While Hagelin touts his theories of the Unified Field of Consciousness on his vast network of websites as fact, many members of the scientific community aren't buying it. "What the Bleep Do We Know," a film featuring the theories of Hagelin and other physicists, was recently labeled "pseudoscience" by the American Chemical Society, while a public letter published in Physics Today says that "most laypeople cannot tell where the quantum physics ends and the quantum nonsense begins."
Undaunted by criticism, Hagelin has mounted three unsuccessful campaigns for the U.S. presidency under the Natural Law Party.
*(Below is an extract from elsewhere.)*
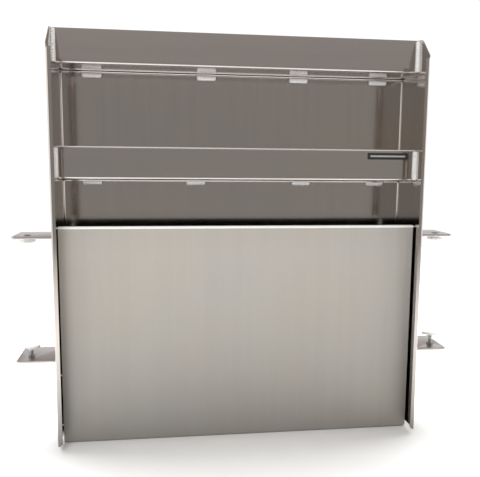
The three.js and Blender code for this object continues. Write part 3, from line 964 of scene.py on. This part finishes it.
def studio():
    """A white cove behind, a dimmer room in front for the metal to mirror, and two soft lights."""
    world = bpy.data.worlds.new("studio")
    bpy.context.scene.world = world
    world.use_nodes = True
    tree = world.node_tree
    coords = tree.nodes.new("ShaderNodeTexCoord")
    axes = tree.nodes.new("ShaderNodeSeparateXYZ")
    tree.links.new(coords.outputs["Generated"], axes.inputs[0])
    sideways = tree.nodes.new("ShaderNodeMath")
    sideways.operation = "ABSOLUTE"
    tree.links.new(axes.outputs["X"], sideways.inputs[0])

    def layer(under, source, start, end, color):
        blend = tree.nodes.new("ShaderNodeMapRange")
        blend.interpolation_type = "SMOOTHSTEP"
        blend.inputs["From Min"].default_value = start
        blend.inputs["From Max"].default_value = end
        tree.links.new(source, blend.inputs["Value"])
        mix = tree.nodes.new("ShaderNodeMix")
        mix.data_type = "RGBA"
        tree.links.new(blend.outputs["Result"], mix.inputs[0])
        if isinstance(under, tuple):
            mix.inputs[6].default_value = (*under, 1)
        else:
            tree.links.new(under, mix.inputs[6])
        mix.inputs[7].default_value = (*color, 1)
        return mix.outputs[2]

    light = layer((0.30, 0.285, 0.27), axes.outputs["Z"], 0.14, 0.26, (0.38, 0.35, 0.335))
    light = layer(light, sideways.outputs[0], 0.62, 0.86, (1.35, 1.33, 1.30))
    light = layer(light, axes.outputs["Y"], 0.10, 0.60, (1.06, 1.06, 1.06))
    light = layer(light, axes.outputs["Z"], 0.30, 0.42, (0.36, 0.34, 0.33))
    tree.links.new(light, tree.nodes["Background"].inputs["Color"])
    lamp("overhead", 230, (0, 1.15, 2.4), (0, 1.9, 0), (4.0, 2.4))
    lamp("key", 30, (-0.65, -1.75, 1.95), (0, 0, 0.35), (1.3, 1.1))


def camera():
    data = bpy.data.cameras.new("camera")
    data.lens = 41.872
    data.sensor_width = 36
    view = bpy.data.objects.new("camera", data)
    yaw, pitch, roll = -7.045, -6.7505, 0.41
    place = Matrix.Translation((-0.1475, -1.1888, 0.5704))
    turn = (
        Matrix.Rotation(math.radians(yaw), 4, "Z")
        @ Matrix.Rotation(math.radians(90 + pitch), 4, "X")
        @ Matrix.Rotation(math.radians(roll), 4, "Z")
    )
    view.matrix_world = place @ turn
    bpy.context.scene.collection.objects.link(view)
    bpy.context.scene.camera = view


# ---- Build --------------------------------------------------------------------------------

camera()
studio()
floor()
back_and_sides()
shelf("top_shelf", 5.0)
shelf("middle_shelf", 12.0)
bin_sheet()
for number, name in enumerate(sorted(nodes)):
    if "_stitch_" in name:
        stitch_weld(name, number)
    elif "_bracket_weld_" in name:
        bracket_weld(name, number)
    elif "_weld_" in name:
        lip_weld(name, number)
    elif "_tack_" in name:
        tack_weld(name, number)
    elif name.endswith("_bracket"):
        bracket(name)
for side in ("left", "right"):
    upper_foot("upper_" + side)
    lower_foot("lower_" + side)
label()

bpy.context.scene.view_settings.view_transform = "Standard"
boxes = {"cad": cad_box, "visual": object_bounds()}
{name: [list(map(float, corner)) for corner in box] for name, box in boxes.items()}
Recently, he has turned his attention to the creation of the "U.S. Peace Government," a "complentary" government whose website claims will "rule the country at the fundamental level of consciousness." Hagelin is President of the U.S. Peace Government.
"It's not a nefarious scheme to rule the world," says Ross. "It's just another attempt at dividing up the world into fundraising sectors."
• Money seems to be at the root of much criticism of the TM movement.
"Ongoing Fundraising Forever -- that's the Maharishi's real mantra," says Ross. "The Maharishi was superb at one thing: the accumulation of wealth. At the time of his death, his estate was estimated to be in the range of $5-$9 billion dollars. There are a labyrinth of money-making corporations that the group presides over."
At the end of the day, it's hard to pick sides when you're dealing with an intangible concept like transcendent consciousness. The practice of TM could be right for you but wrong for your neighbor. There's plenty of information available online from both sides of the TM debate. We recommend that you do a little research before determining if TM is right for you.